The default term type is the term type of the context which the term is added to. The possible explicit term types are:
Syntax | Meaning |
---|---|
? | Insert as an OR term |
= | Insert as an EQUIV term |
+ | Insert as an AND term |
$ | Insert as a RANK term |
- | Insert as a NOT term |
If included, the label decides the label the produced term(s) will have in the namespace. This is the index in the query namespace.

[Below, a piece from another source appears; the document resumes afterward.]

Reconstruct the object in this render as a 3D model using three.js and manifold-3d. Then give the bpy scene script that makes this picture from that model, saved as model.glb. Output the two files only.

There are three types of productions:
Production | Syntax | Meaning |
---|---|---|
Literal term | <term> | Produce this term literally |
Literal term with value | <term>='<value>' | Produce this term and value literally. |
Reference | [<condition-reference>] | Produce the terms matched by the referenced condition. The
reference name is either the name of a named condition used in
the condition, an
ellipsis - … - or an explicit
condition reference name.
|
The weight is a percentage integer denoting the importance of the produced term. The default is 100. In the query namespace the weight becomes the term weight, determining the relevance contribution of the term.